- [GIVEN TASK]
Filter these entries so that only lines with the word "from" remain.

- [DATA TO USE]
_ _ _ _ _ _ _
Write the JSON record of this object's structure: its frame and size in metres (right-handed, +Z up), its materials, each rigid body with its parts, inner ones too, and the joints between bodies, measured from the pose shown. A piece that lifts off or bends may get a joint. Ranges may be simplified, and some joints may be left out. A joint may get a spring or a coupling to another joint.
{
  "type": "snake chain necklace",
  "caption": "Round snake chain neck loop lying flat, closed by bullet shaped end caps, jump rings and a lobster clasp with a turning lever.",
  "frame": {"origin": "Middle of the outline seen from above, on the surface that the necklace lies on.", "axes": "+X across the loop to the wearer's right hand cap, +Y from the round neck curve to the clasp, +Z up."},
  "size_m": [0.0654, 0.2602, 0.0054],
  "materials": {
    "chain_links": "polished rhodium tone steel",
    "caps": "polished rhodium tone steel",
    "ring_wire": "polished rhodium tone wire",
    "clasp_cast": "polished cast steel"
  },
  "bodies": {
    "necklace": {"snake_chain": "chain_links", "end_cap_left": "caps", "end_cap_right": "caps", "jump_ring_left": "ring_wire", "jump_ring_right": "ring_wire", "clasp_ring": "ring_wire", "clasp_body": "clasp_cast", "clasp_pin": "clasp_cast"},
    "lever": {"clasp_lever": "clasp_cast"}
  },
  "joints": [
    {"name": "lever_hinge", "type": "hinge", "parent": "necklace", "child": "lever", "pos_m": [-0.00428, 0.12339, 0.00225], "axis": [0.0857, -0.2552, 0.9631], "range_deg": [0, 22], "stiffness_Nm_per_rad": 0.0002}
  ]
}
_ _ _ _ _ _ _
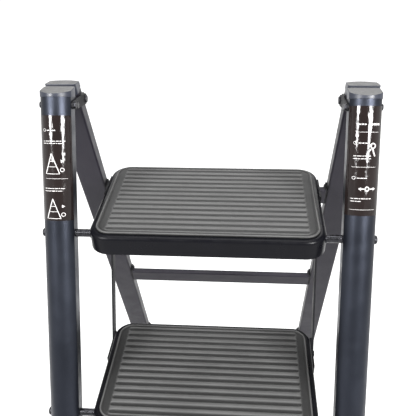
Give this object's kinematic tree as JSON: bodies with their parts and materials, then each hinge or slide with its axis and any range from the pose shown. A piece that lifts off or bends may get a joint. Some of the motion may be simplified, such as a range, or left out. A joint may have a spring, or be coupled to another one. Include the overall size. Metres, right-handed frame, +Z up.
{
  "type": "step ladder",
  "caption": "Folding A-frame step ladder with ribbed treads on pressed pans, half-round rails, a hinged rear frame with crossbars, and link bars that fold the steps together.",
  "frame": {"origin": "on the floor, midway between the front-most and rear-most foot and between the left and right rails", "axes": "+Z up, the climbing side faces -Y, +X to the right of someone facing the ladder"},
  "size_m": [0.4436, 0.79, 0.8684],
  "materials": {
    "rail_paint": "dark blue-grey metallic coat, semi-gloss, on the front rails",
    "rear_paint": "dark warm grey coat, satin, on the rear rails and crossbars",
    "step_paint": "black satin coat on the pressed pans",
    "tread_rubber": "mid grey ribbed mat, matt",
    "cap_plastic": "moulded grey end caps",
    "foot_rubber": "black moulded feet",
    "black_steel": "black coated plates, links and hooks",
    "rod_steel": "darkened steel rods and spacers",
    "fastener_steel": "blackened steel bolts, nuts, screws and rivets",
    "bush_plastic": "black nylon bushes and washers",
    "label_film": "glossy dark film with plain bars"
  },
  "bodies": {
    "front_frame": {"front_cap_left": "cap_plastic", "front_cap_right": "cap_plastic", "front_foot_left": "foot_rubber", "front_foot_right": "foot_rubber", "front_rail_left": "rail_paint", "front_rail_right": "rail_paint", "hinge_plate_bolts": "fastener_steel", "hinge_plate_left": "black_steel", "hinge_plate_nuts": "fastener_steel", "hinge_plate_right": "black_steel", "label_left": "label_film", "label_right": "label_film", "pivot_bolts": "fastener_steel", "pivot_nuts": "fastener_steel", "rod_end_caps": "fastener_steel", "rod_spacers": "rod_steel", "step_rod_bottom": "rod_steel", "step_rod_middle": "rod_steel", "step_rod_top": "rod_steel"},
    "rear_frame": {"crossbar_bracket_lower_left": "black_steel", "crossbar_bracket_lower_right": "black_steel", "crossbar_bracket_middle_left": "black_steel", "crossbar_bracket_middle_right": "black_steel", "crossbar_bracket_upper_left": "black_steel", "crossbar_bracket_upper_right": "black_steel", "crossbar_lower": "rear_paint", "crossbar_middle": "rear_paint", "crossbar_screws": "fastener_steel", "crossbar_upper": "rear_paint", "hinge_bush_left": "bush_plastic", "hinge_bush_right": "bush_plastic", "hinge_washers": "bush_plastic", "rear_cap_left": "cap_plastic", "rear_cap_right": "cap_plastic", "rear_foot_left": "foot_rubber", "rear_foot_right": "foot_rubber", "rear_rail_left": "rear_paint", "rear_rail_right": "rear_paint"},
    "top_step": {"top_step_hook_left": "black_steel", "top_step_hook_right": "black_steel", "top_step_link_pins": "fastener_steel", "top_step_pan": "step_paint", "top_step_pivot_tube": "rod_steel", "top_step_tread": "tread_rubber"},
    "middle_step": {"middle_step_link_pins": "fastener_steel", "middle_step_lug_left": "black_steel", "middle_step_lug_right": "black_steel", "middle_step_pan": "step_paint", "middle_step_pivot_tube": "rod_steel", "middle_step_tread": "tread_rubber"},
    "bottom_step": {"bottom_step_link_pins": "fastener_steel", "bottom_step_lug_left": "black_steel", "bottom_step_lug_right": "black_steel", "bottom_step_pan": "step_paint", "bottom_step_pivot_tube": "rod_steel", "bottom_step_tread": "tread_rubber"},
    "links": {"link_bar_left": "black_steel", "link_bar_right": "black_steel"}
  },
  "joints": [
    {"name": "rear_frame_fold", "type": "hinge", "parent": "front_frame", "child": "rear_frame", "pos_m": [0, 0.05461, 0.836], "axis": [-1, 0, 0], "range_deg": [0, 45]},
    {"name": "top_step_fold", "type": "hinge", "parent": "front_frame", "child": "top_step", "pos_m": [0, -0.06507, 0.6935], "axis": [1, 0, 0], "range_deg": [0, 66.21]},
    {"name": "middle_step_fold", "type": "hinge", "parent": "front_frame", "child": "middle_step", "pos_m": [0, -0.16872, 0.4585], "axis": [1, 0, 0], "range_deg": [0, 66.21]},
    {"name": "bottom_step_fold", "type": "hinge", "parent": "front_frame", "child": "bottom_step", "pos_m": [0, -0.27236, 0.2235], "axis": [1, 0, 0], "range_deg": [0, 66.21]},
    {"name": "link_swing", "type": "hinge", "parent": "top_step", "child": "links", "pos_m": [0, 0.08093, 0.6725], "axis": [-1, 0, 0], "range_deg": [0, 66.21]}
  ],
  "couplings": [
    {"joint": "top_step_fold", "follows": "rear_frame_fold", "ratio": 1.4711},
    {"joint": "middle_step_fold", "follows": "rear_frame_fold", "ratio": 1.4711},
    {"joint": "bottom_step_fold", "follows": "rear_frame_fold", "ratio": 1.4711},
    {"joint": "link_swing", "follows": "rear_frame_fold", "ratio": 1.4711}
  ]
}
_ _ _ _ _ _ _
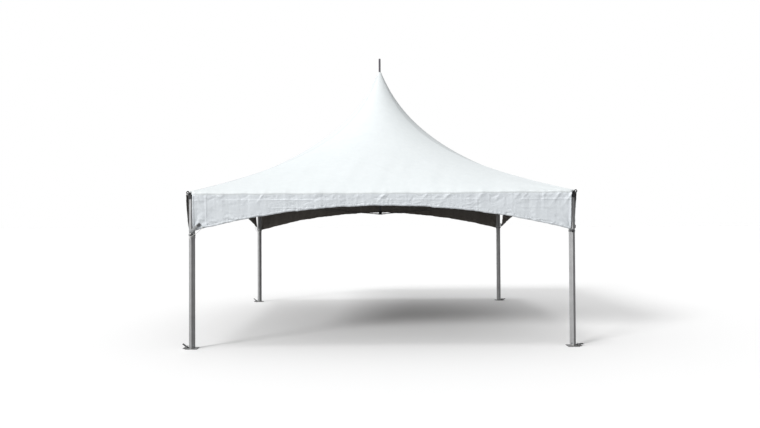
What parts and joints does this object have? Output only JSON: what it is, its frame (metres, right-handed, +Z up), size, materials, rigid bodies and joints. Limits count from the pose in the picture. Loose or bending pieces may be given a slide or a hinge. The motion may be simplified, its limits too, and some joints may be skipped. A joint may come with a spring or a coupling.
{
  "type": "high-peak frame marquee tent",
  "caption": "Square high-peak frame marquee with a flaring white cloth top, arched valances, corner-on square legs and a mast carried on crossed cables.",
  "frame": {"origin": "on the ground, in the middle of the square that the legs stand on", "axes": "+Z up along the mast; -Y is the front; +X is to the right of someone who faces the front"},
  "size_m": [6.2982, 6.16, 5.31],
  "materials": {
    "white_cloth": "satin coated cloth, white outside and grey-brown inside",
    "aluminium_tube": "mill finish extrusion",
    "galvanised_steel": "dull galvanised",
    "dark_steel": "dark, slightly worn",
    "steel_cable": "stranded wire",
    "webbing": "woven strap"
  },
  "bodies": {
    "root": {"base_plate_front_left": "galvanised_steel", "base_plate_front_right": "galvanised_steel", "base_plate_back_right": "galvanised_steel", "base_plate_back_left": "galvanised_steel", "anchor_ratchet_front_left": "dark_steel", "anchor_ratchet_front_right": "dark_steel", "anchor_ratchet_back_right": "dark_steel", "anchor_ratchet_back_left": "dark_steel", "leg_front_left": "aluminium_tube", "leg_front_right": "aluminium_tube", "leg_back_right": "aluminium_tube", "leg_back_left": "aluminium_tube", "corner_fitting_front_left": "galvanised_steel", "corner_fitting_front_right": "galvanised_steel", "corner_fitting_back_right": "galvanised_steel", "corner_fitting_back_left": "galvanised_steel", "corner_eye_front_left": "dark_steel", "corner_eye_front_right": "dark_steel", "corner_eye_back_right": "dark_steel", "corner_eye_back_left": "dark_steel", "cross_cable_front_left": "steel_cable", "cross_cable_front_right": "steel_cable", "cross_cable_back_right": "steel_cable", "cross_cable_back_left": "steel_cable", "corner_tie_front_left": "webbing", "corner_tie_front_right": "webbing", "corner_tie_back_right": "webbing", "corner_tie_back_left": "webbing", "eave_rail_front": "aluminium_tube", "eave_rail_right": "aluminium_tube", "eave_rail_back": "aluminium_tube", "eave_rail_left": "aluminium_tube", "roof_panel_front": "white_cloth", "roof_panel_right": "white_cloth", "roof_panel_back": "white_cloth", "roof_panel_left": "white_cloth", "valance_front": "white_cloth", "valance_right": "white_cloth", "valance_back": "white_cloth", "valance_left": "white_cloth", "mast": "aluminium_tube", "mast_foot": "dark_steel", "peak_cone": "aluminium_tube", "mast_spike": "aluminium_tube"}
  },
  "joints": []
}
_ _ _ _ _ _ _
- [SOLUTION FOR THIS TASK]
Write the JSON record of this object's structure: its frame and size in metres (right-handed, +Z up), its materials, each rigid body with its parts, inner ones too, and the joints between bodies, measured from the pose shown. A piece that lifts off or bends may get a joint. Ranges may be simplified, and some joints may be left out. A joint may get a spring or a coupling to another joint.
  "frame": {"origin": "Middle of the outline seen from above, on the surface that the necklace lies on.", "axes": "+X across the loop to the wearer's right hand cap, +Y from the round neck curve to the clasp, +Z up."},
Give this object's kinematic tree as JSON: bodies with their parts and materials, then each hinge or slide with its axis and any range from the pose shown. A piece that lifts off or bends may get a joint. Some of the motion may be simplified, such as a range, or left out. A joint may have a spring, or be coupled to another one. Include the overall size. Metres, right-handed frame, +Z up.
What parts and joints does this object have? Output only JSON: what it is, its frame (metres, right-handed, +Z up), size, materials, rigid bodies and joints. Limits count from the pose in the picture. Loose or bending pieces may be given a slide or a hinge. The motion may be simplified, its limits too, and some joints may be skipped. A joint may come with a spring or a coupling.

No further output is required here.